## WRITTEN EXERCISE
Look through the entries below and extract exactly the lines from the one containing "Turn this picture" through the one containing "GAP = 0.4 *", ends included.

--------------------------------------------------

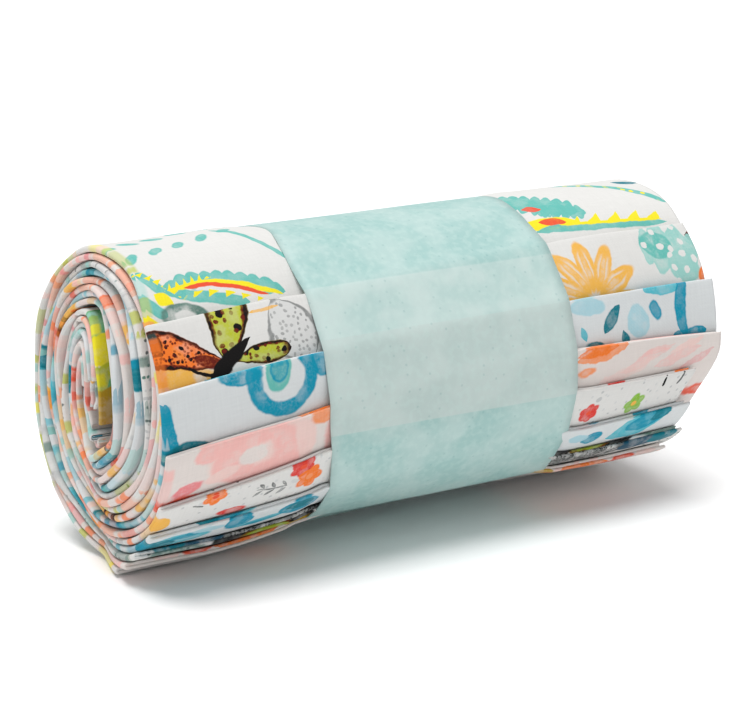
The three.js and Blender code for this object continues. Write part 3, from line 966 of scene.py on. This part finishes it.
            ("leaf", (102.8, 2.6), -0.3, (7.4, 3.4), SKY, {"dry": 0.3}),
            ("oval", (104.0, 1.8), -0.2, (4.2, 2.4), TURQUOISE, {"dry": 0.5}),
            ("oval", (107.4, 0.8), -0.2, (2.0, 1.4), DEEP_TEAL, {"dry": 0.6}),
            ("oval", (40, 18.0), 0.3, (6.5, 4.6), TURQUOISE, {"rim": 0.35, "dry": 0.35}),
            ("oval", (70, 8.0), 1.1, (5.5, 2.6), TEAL, {"dry": 0.3}),
        ]),
    "fat_eighth_6": dict(
        ground=WHITE, repeat=(118.0, 27.0), edge=0.5,
        blots=[(1.5, 0.2, 0.7, (PALE_GREY, GREY, PALE_GREY, SMOKE, GREY))],
        fold=(SMOKE, PALE_GREY, LIME, FAINT_GREY, PALE_TEAL),
        marks=[
            ("oval", (8.4, 2.2), 0.1, (6.2, 2.6), SMOKE, {"dry": 0.9, "soft": 0.6}),
            ("oval", (18.0, 1.4), 0.1, (4.0, 2.4), BLACK, {"dry": 0.15}),
            ("leaf", (25.2, 1.4), 0.05, (7.0, 2.6), OLIVE, {"dry": 0.2}),
            ("leaf", (25.2, 1.4), 0.05, (7.0, 2.6), BROWN, {"rim": 0.2, "dry": 0.9}),
            ("oval", (31.4, 0.8), 0.05, (2.4, 1.7), BLACK, {"dry": 0.3}),
            ("oval", (92.0, 1.2), 0.0, (11.0, 3.0), GREY, {"dry": 0.96, "soft": 0.6}),
            ("oval", (92.0, 1.2), 0.0, (11.0, 3.0), BLACK, {"dots": 0.55, "dry": 0.5}),
            ("oval", (106.4, 1.0), -0.1, (5.2, 2.6), NAVY, {"dry": 0.4}),
            ("oval", (111.6, 1.0), -0.2, (3.0, 2.0), DEEP_TEAL, {"dry": 0.4}),
            ("leaf", (50, 14), 0.8, (9.0, 3.6), GREY, {"dots": 0.8}),
            ("leaf", (88, 15.5), 0.3, (8.0, 3.0), LIME, {"dry": 0.3}),
        ]),
    "fat_eighth_7": dict(
        ground=WARM_WHITE, repeat=(118.0, 33.0), edge=0.6,
        blots=[(5.2, 0.9, 0.3, (BLUSH, PINK, APRICOT, BLUSH, PINK))],
        fold=(PINK, APRICOT, BLUSH, ORANGE, ROSE),
        marks=[
            ("oval", (6.0, 3.0), 0.4, (3.2, 1.6), BLUSH, {"dry": 0.4}),
            ("leaf", (84.0, 1.6), 0.1, (6.2, 2.4), OCHRE, {"dry": 0.5}),
            ("leaf", (94.0, 1.4), -0.1, (8.2, 2.4), ORANGE, {"dry": 0.5}),
            ("oval", (104.0, 1.4), -0.2, (3.6, 1.8), CORAL, {"dry": 0.6}),
            ("oval", (110.0, 1.4), -0.2, (3.0, 1.8), BLUSH, {"dry": 0.6}),
            ("oval", (28, 6), -0.4, (5.0, 2.6), APRICOT, {"dry": 0.4}),
            *daisy((56, 13), 0.1, 1.2, ORANGE, RED),
        ]),
    "fat_eighth_8": dict(
        ground=WHITE, repeat=(118.0, 250.0), edge=0.4, blots=[],
        fold=(LEMON, LIME, APRICOT, PALE_TEAL, BLUSH),
        marks=[
            ("oval", (11.6, 95.0), -0.36, (1.75, 0.85), TEAL,
             {"row": (5.9, 14.5, 3.1, 0.5), "dry": 0.3}),
            ("stem", (25.4, 99.6), 1.12, (8.5, 0.5), TEAL, {"dry": 0.2}),
            ("stem", (11.6, 113.4), 0.26, (8.0, 0.95), TEAL, {"dry": 0.2}),
            ("stem", (2.2, 109.4), 0.95, (3.6, 0.85), TEAL, {"dry": 0.2, "bend": 0.03}),
            ("teeth", (3.3, 109.8), 3.89, (4.6, 1.5), LEMON, {"pitch": 1.7}),
            ("frill", (15.6, 110.0), 0.16, (11.4, 1.7), TEAL,
             {"dry": 0.2, "bend": -0.0174, "pitch": 2.3}),
            ("teeth", (8.6, 110.6), 2.94, (4.6, 1.5), LEMON, {"pitch": 1.5}),
            ("stem", (15.8, 110.9), 0.16, (10.6, 0.42), LEMON, {"bend": -0.0174}),
            ("teeth", (15.2, 112.7), 0.2, (7.2, 1.3), LEMON, {"bend": -0.012, "pitch": 3.0}),
            ("stem", (15.6, 111.6), 0.2, (8.0, 0.34), CORAL, {"bend": -0.015}),
            ("stem", (1.0, 113.6), 0.8, (3.6, 0.9), TEAL, {"dry": 0.2}),
            ("stem", (-0.2, 116.0), 0.8, (3.4, 0.6), LEMON, {}),
            ("leaf", (3.6, 112.9), 0.7, (2.0, 1.0), LEMON, {}),
            ("oval", (6.8, 116.4), 0.1, (4.0, 2.3), SMOKE, {"rim": 0.42, "dry": 0.7}),
            ("frill", (85.6, 97.4), 0.62, (9.2, 4.6), TEAL, {"dry": 0.25, "pitch": 2.1}),
            ("frill", (89.6, 101.6), 0.3, (5.6, 2.4), TEAL, {"dry": 0.25, "pitch": 1.7}),
            ("leaf", (85.2, 105.0), 0.1, (7.0, 1.6), LEMON, {}),
            ("leaf", (84.6, 99.4), 0.2, (2.0, 1.1), CORAL, {"dry": 0.2}),
            ("leaf", (86.2, 104.8), 0.2, (2.8, 1.1), CORAL, {"dry": 0.2}),
            ("stem", (96.6, 107.3), 0.06, (15.2, 0.8), TEAL, {"dry": 0.2}),
            ("stem", (99.0, 106.6), 0.06, (12.0, 0.3), LEMON, {}),
            ("teeth", (101.4, 106.5), 3.21, (11.0, 2.3), LEMON, {"pitch": 4.6}),
            ("stem", (107.4, 94.2), 0.76, (11.5, 0.7), TEAL, {"dry": 0.2, "bend": -0.012}),
            ("stem", (107.4, 94.2), 0.76, (11.5, 0.5), LEMON, {"bend": -0.012, "dots": 2.0}),
            ("leaf", (112.4, 92.0), 0.6, (2.6, 1.0), DEEP_TEAL, {"dry": 0.2}),
            ("oval", (1.6, 225.4), 1.35, (4.4, 3.4), SEA_GREEN, {"dry": 0.3}),
            ("oval", (2.0, 231.2), 1.3, (2.9, 3.4), LEMON, {"dry": 0.2}),
            ("oval", (2.0, 236.4), 1.35, (2.6, 3.4), LIME, {"dry": 0.3}),
            ("oval", (3.0, 238.0), 1.8, (1.9, 1.6), SEA_GREEN, {"dry": 0.2}),
            # Painted shade: the ochre at the tail's end is the yellow print darkened to stand for the
            # shade deep in the eye
            ("oval", (2.2, 242.6), 1.4, (4.6, 4.4), OCHRE, {"dry": 0.3}),
            *daisy((96, 74), 0.6, 1.6, PALE_TEAL, CORAL, 9),
            ("leaf", (104, 52), 0.9, (9.0, 3.4), TEAL, {"rim": 0.4, "dry": 0.2}),
            ("leaf", (104, 52), 0.9, (5.6, 1.3), LEMON, {"dry": 0.2}),
            ("stem", (93, 34), -0.3, (14.0, 0.8), TEAL, {"dry": 0.2, "bend": 0.008}),
            ("teeth", (93, 33.6), 2.84, (12.0, 2.2), LEMON, {"pitch": 3.4, "bend": -0.008}),
            *daisy((103, 12), 0.1, 1.4, APRICOT, TEAL, 8),
            ("stem", (17, 80), 0.5, (13.0, 0.7), TEAL, {"dry": 0.2, "bend": -0.01}),
            ("frill", (15, 62), -0.5, (8.0, 3.4), TEAL, {"dry": 0.25, "pitch": 2.1}),
            ("leaf", (14.5, 62.5), -0.5, (3.4, 1.0), CORAL, {"dry": 0.2}),
            *daisy((13, 41), 0.4, 1.5, TEAL, LEMON, 10),
            ("oval", (16, 22), 0.3, (1.75, 0.85), TEAL, {"row": (5.9, 15.0, 3.1, 0.5), "dry": 0.3}),
            ("stem", (12, 6), -0.2, (12.0, 0.7), TEAL, {"dry": 0.2, "bend": 0.012}),
            *daisy((50, 64), 0.2, 1.9, TEAL, LEMON, 11),
            ("leaf", (72, 28), 0.3, (12.0, 4.2), PALE_TEAL, {"rim": 0.4, "dry": 0.2}),
        ]),
}


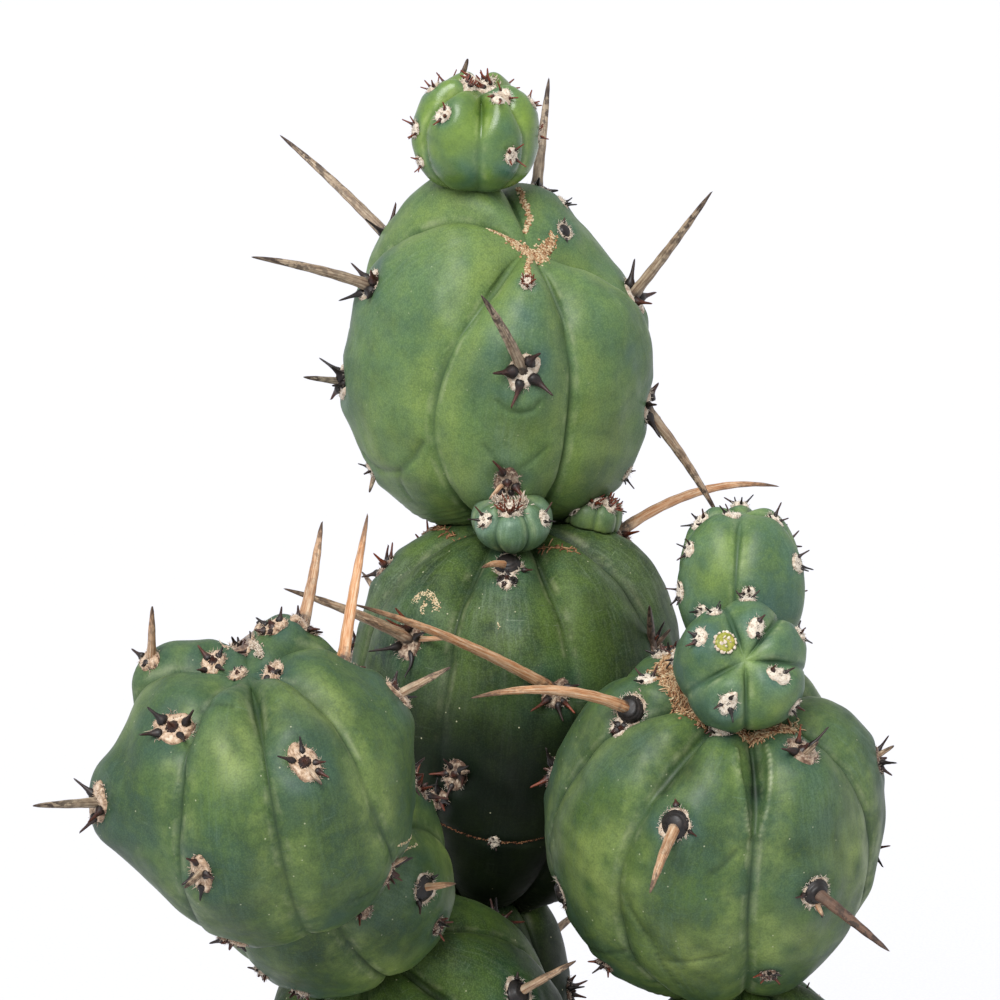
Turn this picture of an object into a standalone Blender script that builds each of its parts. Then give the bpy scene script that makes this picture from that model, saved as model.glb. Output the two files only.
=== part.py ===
"""A potted tall cactus: swollen, ribbed stem joints stacked on a short trunk, two side
branches, five young offsets, long spines on felted areoles, potting soil and a clay pot.

Units are metres; MM turns the millimetre figures in the tables into metres.
+Z is up, the front of the plant faces -Y, and the origin is under the centre of the pot.
An azimuth is measured round a joint's own axis: 0 is its front, 90 its right-hand side.
"""

import math

import bmesh
import bpy
from mathutils import Quaternion, Vector

MM = 0.001
GAP = 0.4 * MM  # room left between pieces that touch

# The pot and its soil, in metres
POT_HEIGHT = 0.220
POT_FOOT_RADIUS = 0.078
POT_RIM_RADIUS = 0.116
POT_NECK_RADIUS = 0.104
RIM_BAND_HEIGHT = 0.038
POT_WALL = 0.008
POT_FLOOR = 0.010
POT_STEPS = 40
DRAIN_RADIUS = 0.006
DRAIN_RING_RADIUS = 0.038
DRAIN_COUNT = 3
SOIL_EDGE_HEIGHT = 0.201
SOIL_MOUND = 0.005

# How finely a joint is meshed
JOINT_COLUMNS_PER_RIB = 6
JOINT_RINGS = 14
OFFSET_COLUMNS_PER_RIB = 4
OFFSET_RINGS = 9

# The shape of a rib between two creases
CREASE_SHARPNESS = 2.2
POLE_BLEND_START = 58.0

# Spines
SPINE_SIDES_RESOLUTION = 1
SPINE_ROOT_RADIUS = 1.9 * MM
SPINE_TIP_RADIUS = 0.25 * MM
SPINE_FULL_GIRTH_LENGTH = 30.0  # in millimetres; shorter spines are thinner
SPINE_PROFILE = ((0.0, 1.0), (0.06, 0.96), (0.14, 0.86), (0.4, 0.76), (0.7, 0.55), (0.9, 0.27), (1.0, 0.0))
CUSHION_RADIUS = 4.2 * MM
CUSHION_THICKNESS = 1.8 * MM
CUSHION_SIDES = 10

COLOURS = {
    "clay": (0.56, 0.24, 0.13),
    "soil": (0.06, 0.038, 0.024),
    "old_skin": (0.115, 0.175, 0.075),
    "skin": (0.135, 0.225, 0.095),
    "young_skin": (0.19, 0.33, 0.06),
    "spine": (0.42, 0.33, 0.24),
}
ROUGHNESS = {"clay": 0.85, "soil": 0.95, "old_skin": 0.5, "skin": 0.45, "young_skin": 0.38, "spine": 0.6}


def smooth_step(value):
    value = min(1.0, max(0.0, value))
    return value * value * (3 - 2 * value)


def lean(toward_azimuth, degrees):
    """The turn that tips +Z by that many degrees towards an azimuth, without twisting."""
    azimuth = math.radians(toward_azimuth)
    return Quaternion((math.cos(azimuth), math.sin(azimuth), 0), math.radians(degrees))


def even_creases(count, first_crest=0.0):
    """Creases halfway between evenly spaced crests, and those crests, in degrees."""
    step = 360.0 / count
    creases = [first_crest + (i - 0.5) * step for i in range(count)]
    return creases, [crease + step / 2 for crease in creases]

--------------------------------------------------

## SOLUTION FOR THIS TASK
Turn this picture of an object into a standalone Blender script that builds each of its parts. Then give the bpy scene script that makes this picture from that model, saved as model.glb. Output the two files only.
=== part.py ===
"""A potted tall cactus: swollen, ribbed stem joints stacked on a short trunk, two side
branches, five young offsets, long spines on felted areoles, potting soil and a clay pot.

Units are metres; MM turns the millimetre figures in the tables into metres.
+Z is up, the front of the plant faces -Y, and the origin is under the centre of the pot.
An azimuth is measured round a joint's own axis: 0 is its front, 90 its right-hand side.
"""

import math

import bmesh
import bpy
from mathutils import Quaternion, Vector

MM = 0.001
GAP = 0.4 * MM  # room left between pieces that touch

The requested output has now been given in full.